What we are seeing more and more is the expectation that the police should know their suspect. They should know if they are having a mental "event" or not. They should know if they are in the middle of turning their life around but are having a "relapse" that should be prioritized in the apprehension phase.

This to me is the real problem. It is giving up on blaming those who behave in a manner that prompts a survival instinct response on the part of the police and instead putting the entire burden on the one who is charged with dealing with the crime.

That being said, we still need to improve as was indicated to me by the Floyd case (Knee on the neck) or other cases where it appears shooting the suspect was reckless and over the top. But in general, the burden is completely on the police officer to know and care for the suspect. That is why they are wanting to shift money to "social" working type responses instead of the police bent on apprehension and self-survival.
 
What we are seeing more and more is the expectation that the police should know their suspect. They should know if they are having a mental "event" or not. They should know if they are in the middle of turning their life around but are having a "relapse" that should be prioritized in the apprehension phase.

This to me is the real problem. It is giving up on blaming those who behave in a manner that prompts a survival instinct response on the part of the police and instead putting the entire burden on the one who is charged with dealing with the crime.

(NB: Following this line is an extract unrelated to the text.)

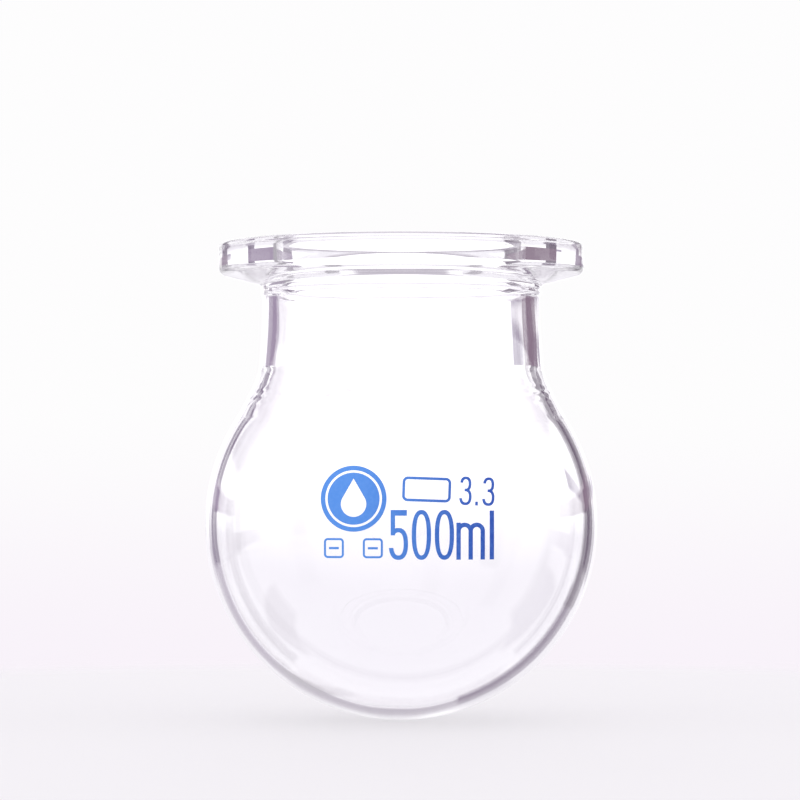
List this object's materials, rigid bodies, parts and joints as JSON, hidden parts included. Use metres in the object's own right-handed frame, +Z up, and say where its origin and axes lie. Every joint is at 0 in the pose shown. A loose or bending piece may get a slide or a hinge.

That being said, we still need to improve as was indicated to me by the Floyd case (Knee on the neck) or other cases where it appears shooting the suspect was reckless and over the top. But in general, the burden is completely on the police officer to know and care for the suspect. That is why they are wanting to shift money to "social" working type responses instead of the police bent on apprehension and self-survival.

There wasn't a knee on the neck. If it was Floyd would not have been able to turn his head while on the ground, which he did. Even the prosecution conceded that point.